- _Given instruction_
Copy out each line below exactly as it appears.

- _Source excerpt_
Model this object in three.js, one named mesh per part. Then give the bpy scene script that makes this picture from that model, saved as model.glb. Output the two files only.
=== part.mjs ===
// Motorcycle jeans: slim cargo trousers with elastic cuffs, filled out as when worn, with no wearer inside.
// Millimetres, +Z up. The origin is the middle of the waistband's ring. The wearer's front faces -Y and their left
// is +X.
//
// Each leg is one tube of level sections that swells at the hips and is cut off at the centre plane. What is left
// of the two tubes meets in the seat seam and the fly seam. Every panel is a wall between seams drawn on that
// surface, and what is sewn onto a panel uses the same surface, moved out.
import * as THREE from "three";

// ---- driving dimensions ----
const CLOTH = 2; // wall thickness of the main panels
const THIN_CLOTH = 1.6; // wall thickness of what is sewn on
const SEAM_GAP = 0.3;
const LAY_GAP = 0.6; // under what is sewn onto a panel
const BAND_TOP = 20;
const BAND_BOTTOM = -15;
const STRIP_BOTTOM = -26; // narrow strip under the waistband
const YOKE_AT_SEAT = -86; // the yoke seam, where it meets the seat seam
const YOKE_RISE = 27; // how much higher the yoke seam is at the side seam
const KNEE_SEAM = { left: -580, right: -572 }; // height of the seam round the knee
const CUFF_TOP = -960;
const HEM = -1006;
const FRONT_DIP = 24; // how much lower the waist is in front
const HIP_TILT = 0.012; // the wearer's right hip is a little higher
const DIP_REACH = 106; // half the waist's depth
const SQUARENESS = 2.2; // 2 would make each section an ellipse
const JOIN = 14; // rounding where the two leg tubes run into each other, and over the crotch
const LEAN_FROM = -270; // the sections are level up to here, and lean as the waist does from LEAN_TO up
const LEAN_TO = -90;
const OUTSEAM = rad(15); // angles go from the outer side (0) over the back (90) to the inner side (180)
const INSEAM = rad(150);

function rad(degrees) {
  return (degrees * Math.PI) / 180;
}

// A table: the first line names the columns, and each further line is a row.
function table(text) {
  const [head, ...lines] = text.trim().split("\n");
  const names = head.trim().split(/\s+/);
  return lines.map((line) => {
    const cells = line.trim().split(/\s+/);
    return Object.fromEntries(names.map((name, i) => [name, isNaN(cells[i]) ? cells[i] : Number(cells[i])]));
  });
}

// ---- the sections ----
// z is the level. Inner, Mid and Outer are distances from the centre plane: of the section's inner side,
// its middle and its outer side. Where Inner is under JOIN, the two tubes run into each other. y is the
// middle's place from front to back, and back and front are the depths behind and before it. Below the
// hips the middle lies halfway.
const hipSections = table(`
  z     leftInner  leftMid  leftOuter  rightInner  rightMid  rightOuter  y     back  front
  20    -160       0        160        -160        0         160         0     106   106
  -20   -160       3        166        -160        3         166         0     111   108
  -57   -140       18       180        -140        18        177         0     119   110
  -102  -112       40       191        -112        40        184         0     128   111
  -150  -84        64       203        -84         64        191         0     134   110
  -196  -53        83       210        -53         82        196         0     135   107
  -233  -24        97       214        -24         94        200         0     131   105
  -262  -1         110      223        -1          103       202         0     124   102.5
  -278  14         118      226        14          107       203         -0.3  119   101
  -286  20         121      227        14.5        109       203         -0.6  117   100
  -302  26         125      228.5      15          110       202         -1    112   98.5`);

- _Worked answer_
Model this object in three.js, one named mesh per part. Then give the bpy scene script that makes this picture from that model, saved as model.glb. Output the two files only.
=== part.mjs ===
// Motorcycle jeans: slim cargo trousers with elastic cuffs, filled out as when worn, with no wearer inside.
// Millimetres, +Z up. The origin is the middle of the waistband's ring. The wearer's front faces -Y and their left
// is +X.
//
// Each leg is one tube of level sections that swells at the hips and is cut off at the centre plane. What is left
// of the two tubes meets in the seat seam and the fly seam. Every panel is a wall between seams drawn on that
// surface, and what is sewn onto a panel uses the same surface, moved out.
import * as THREE from "three";

// ---- driving dimensions ----
const CLOTH = 2; // wall thickness of the main panels
const THIN_CLOTH = 1.6; // wall thickness of what is sewn on
const SEAM_GAP = 0.3;
const LAY_GAP = 0.6; // under what is sewn onto a panel
const BAND_TOP = 20;
const BAND_BOTTOM = -15;
const STRIP_BOTTOM = -26; // narrow strip under the waistband
const YOKE_AT_SEAT = -86; // the yoke seam, where it meets the seat seam
const YOKE_RISE = 27; // how much higher the yoke seam is at the side seam
const KNEE_SEAM = { left: -580, right: -572 }; // height of the seam round the knee
const CUFF_TOP = -960;
const HEM = -1006;
const FRONT_DIP = 24; // how much lower the waist is in front
const HIP_TILT = 0.012; // the wearer's right hip is a little higher
const DIP_REACH = 106; // half the waist's depth
const SQUARENESS = 2.2; // 2 would make each section an ellipse
const JOIN = 14; // rounding where the two leg tubes run into each other, and over the crotch
const LEAN_FROM = -270; // the sections are level up to here, and lean as the waist does from LEAN_TO up
const LEAN_TO = -90;
const OUTSEAM = rad(15); // angles go from the outer side (0) over the back (90) to the inner side (180)
const INSEAM = rad(150);

function rad(degrees) {
  return (degrees * Math.PI) / 180;
}

// A table: the first line names the columns, and each further line is a row.
function table(text) {
  const [head, ...lines] = text.trim().split("\n");
  const names = head.trim().split(/\s+/);
  return lines.map((line) => {
    const cells = line.trim().split(/\s+/);
    return Object.fromEntries(names.map((name, i) => [name, isNaN(cells[i]) ? cells[i] : Number(cells[i])]));
  });
}

// ---- the sections ----
// z is the level. Inner, Mid and Outer are distances from the centre plane: of the section's inner side,
// its middle and its outer side. Where Inner is under JOIN, the two tubes run into each other. y is the
// middle's place from front to back, and back and front are the depths behind and before it. Below the
// hips the middle lies halfway.
const hipSections = table(`
  z     leftInner  leftMid  leftOuter  rightInner  rightMid  rightOuter  y     back  front
  20    -160       0        160        -160        0         160         0     106   106
  -20   -160       3        166        -160        3         166         0     111   108
  -57   -140       18       180        -140        18        177         0     119   110
  -102  -112       40       191        -112        40        184         0     128   111
  -150  -84        64       203        -84         64        191         0     134   110
  -196  -53        83       210        -53         82        196         0     135   107
  -233  -24        97       214        -24         94        200         0     131   105
  -262  -1         110      223        -1          103       202         0     124   102.5
  -278  14         118      226        14          107       203         -0.3  119   101
  -286  20         121      227        14.5        109       203         -0.6  117   100
  -302  26         125      228.5      15          110       202         -1    112   98.5`);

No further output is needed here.